Exercise details -> Search the records that follow and extract every line containing the string "from".

━━ Records shown ━━

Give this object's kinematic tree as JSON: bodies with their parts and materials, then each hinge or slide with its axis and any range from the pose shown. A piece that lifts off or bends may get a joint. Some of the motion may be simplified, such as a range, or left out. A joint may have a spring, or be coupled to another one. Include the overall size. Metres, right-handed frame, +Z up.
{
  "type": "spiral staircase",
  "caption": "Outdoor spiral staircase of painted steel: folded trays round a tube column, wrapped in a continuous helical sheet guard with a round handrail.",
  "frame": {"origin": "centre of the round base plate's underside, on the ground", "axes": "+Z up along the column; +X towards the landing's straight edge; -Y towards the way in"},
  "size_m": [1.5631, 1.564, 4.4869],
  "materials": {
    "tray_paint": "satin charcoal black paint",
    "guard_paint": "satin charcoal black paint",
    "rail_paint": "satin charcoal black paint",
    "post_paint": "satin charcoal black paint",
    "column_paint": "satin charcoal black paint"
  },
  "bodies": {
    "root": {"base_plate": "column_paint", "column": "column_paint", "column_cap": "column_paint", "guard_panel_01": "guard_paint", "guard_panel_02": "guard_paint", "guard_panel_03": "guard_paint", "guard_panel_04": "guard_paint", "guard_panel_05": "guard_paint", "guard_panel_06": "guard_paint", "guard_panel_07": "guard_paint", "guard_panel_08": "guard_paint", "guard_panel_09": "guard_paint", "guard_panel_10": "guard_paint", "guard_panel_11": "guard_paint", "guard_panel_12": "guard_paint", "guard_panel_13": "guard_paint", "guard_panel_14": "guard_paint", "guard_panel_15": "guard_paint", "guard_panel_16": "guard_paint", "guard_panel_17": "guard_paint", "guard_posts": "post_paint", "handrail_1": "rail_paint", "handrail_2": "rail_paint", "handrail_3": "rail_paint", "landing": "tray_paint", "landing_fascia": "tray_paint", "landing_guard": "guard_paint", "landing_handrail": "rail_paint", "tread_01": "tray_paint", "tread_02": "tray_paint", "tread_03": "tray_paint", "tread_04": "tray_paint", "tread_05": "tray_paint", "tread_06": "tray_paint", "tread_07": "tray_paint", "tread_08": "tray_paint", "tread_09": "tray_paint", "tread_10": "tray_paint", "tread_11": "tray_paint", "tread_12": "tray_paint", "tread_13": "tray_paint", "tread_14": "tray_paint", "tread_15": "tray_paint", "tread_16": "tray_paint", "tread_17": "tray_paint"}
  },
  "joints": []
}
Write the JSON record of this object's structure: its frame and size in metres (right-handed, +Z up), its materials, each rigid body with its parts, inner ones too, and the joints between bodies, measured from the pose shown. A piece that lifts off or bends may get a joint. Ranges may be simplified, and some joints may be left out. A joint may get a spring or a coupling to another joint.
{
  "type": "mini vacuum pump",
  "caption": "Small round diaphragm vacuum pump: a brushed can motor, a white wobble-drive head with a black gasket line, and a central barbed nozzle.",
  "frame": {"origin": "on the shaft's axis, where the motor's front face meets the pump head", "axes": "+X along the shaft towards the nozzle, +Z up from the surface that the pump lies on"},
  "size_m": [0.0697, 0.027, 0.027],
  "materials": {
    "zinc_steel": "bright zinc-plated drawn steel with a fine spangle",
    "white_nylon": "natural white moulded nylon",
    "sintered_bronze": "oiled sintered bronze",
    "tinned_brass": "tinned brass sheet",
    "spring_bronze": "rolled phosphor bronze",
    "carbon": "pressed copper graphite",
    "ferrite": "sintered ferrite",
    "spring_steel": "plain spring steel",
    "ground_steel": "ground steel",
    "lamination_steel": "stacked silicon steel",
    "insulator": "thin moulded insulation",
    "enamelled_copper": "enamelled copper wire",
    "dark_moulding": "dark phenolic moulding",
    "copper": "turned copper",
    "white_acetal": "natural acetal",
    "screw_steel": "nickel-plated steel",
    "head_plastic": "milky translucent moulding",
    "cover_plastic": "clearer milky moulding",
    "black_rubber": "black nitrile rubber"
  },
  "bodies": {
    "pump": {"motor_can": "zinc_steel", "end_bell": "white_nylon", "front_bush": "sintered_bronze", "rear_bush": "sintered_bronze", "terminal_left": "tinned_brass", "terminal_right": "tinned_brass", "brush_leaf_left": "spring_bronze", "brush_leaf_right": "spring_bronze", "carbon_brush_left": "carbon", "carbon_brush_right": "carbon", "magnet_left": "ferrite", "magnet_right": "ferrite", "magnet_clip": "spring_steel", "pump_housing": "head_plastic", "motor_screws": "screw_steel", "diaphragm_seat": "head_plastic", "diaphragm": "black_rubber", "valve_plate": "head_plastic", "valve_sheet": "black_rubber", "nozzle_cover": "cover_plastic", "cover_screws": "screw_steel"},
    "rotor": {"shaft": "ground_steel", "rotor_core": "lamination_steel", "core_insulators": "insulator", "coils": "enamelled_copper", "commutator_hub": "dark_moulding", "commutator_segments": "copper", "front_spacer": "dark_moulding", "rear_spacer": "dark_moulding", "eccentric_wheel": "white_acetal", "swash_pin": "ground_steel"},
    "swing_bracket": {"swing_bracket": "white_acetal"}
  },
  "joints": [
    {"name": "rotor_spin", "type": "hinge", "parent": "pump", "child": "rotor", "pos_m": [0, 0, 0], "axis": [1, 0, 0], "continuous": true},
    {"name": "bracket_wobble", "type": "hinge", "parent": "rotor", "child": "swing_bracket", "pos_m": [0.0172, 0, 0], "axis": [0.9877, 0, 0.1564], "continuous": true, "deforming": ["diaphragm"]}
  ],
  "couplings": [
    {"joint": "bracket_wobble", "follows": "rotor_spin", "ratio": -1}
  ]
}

━━━
━━ Records shown ━━

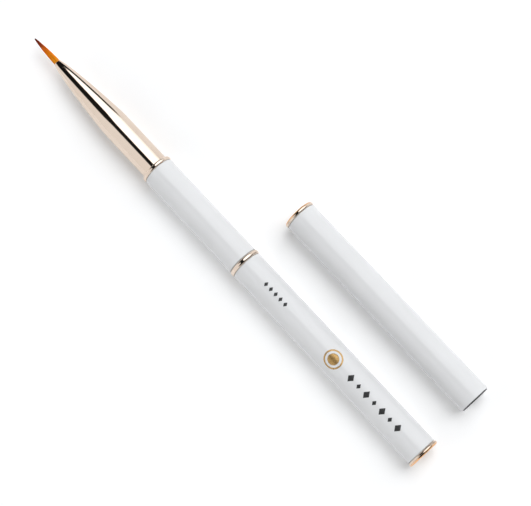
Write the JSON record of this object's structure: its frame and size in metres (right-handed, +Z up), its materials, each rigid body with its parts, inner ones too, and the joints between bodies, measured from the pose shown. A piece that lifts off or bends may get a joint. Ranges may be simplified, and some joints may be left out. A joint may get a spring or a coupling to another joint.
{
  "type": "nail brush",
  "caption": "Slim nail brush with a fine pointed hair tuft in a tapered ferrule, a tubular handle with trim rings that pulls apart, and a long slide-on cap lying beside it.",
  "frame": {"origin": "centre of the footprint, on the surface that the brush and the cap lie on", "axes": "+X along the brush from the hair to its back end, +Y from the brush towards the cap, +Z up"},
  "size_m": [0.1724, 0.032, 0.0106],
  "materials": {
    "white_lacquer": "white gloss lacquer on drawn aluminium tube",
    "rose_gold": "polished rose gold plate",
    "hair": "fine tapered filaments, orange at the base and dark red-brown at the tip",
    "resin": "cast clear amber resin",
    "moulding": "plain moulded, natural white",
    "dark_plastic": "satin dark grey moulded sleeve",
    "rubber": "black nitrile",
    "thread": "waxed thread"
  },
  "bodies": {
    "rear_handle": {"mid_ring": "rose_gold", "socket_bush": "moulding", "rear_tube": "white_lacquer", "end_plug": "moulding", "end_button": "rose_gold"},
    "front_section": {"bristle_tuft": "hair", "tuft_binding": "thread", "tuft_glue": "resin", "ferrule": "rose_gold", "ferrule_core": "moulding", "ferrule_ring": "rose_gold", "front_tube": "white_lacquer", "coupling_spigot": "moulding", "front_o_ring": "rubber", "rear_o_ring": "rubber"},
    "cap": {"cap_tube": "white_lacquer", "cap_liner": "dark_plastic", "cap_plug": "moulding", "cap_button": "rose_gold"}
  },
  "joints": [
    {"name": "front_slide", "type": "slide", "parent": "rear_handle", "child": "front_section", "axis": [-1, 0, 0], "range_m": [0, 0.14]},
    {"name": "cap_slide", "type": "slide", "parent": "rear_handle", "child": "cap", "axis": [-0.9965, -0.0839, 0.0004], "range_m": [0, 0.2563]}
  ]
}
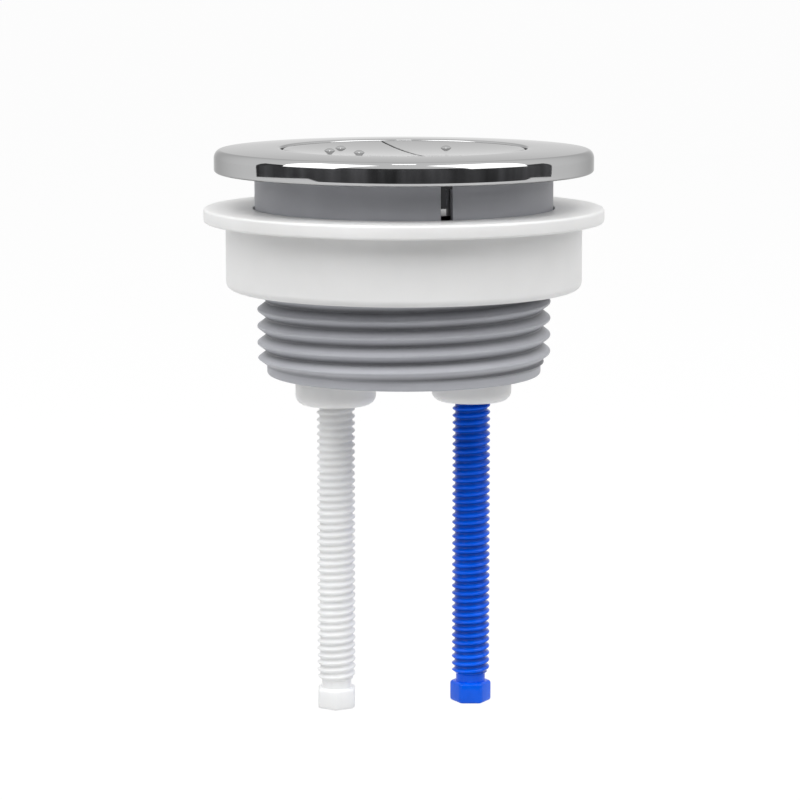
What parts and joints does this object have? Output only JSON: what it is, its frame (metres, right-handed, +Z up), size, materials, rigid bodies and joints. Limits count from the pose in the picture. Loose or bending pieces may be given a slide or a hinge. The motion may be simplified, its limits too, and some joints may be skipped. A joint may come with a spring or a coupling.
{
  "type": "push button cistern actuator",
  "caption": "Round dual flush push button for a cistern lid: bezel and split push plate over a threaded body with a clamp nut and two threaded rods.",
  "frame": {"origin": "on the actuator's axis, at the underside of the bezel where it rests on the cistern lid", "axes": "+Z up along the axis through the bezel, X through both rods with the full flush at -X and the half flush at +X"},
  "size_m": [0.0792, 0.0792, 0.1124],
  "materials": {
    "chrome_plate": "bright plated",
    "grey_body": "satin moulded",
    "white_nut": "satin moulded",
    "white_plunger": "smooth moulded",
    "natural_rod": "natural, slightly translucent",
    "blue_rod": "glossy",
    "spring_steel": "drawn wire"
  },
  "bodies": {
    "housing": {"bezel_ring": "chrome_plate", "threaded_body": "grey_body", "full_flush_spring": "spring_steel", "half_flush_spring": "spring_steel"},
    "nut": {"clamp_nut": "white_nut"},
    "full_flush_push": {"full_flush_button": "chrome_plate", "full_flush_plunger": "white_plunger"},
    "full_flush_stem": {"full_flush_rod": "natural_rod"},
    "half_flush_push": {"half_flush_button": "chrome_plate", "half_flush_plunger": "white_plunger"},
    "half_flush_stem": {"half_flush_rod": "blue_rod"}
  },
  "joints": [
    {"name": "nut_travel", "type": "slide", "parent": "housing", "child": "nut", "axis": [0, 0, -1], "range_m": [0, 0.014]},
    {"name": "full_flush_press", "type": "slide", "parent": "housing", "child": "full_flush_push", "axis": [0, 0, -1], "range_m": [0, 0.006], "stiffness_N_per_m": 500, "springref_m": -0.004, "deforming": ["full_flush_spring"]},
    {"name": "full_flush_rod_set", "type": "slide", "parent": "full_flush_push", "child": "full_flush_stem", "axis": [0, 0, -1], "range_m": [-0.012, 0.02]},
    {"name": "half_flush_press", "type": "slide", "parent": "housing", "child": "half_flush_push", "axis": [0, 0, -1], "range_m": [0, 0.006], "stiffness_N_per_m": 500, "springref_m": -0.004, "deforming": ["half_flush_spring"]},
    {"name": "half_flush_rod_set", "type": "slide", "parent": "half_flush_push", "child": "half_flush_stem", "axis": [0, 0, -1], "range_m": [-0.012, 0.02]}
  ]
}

━━━

Written solution ->
Give this object's kinematic tree as JSON: bodies with their parts and materials, then each hinge or slide with its axis and any range from the pose shown. A piece that lifts off or bends may get a joint. Some of the motion may be simplified, such as a range, or left out. A joint may have a spring, or be coupled to another one. Include the overall size. Metres, right-handed frame, +Z up.
Write the JSON record of this object's structure: its frame and size in metres (right-handed, +Z up), its materials, each rigid body with its parts, inner ones too, and the joints between bodies, measured from the pose shown. A piece that lifts off or bends may get a joint. Ranges may be simplified, and some joints may be left out. A joint may get a spring or a coupling to another joint.
  "frame": {"origin": "on the shaft's axis, where the motor's front face meets the pump head", "axes": "+X along the shaft towards the nozzle, +Z up from the surface that the pump lies on"},
Write the JSON record of this object's structure: its frame and size in metres (right-handed, +Z up), its materials, each rigid body with its parts, inner ones too, and the joints between bodies, measured from the pose shown. A piece that lifts off or bends may get a joint. Ranges may be simplified, and some joints may be left out. A joint may get a spring or a coupling to another joint.
  "frame": {"origin": "centre of the footprint, on the surface that the brush and the cap lie on", "axes": "+X along the brush from the hair to its back end, +Y from the brush towards the cap, +Z up"},
What parts and joints does this object have? Output only JSON: what it is, its frame (metres, right-handed, +Z up), size, materials, rigid bodies and joints. Limits count from the pose in the picture. Loose or bending pieces may be given a slide or a hinge. The motion may be simplified, its limits too, and some joints may be skipped. A joint may come with a spring or a coupling.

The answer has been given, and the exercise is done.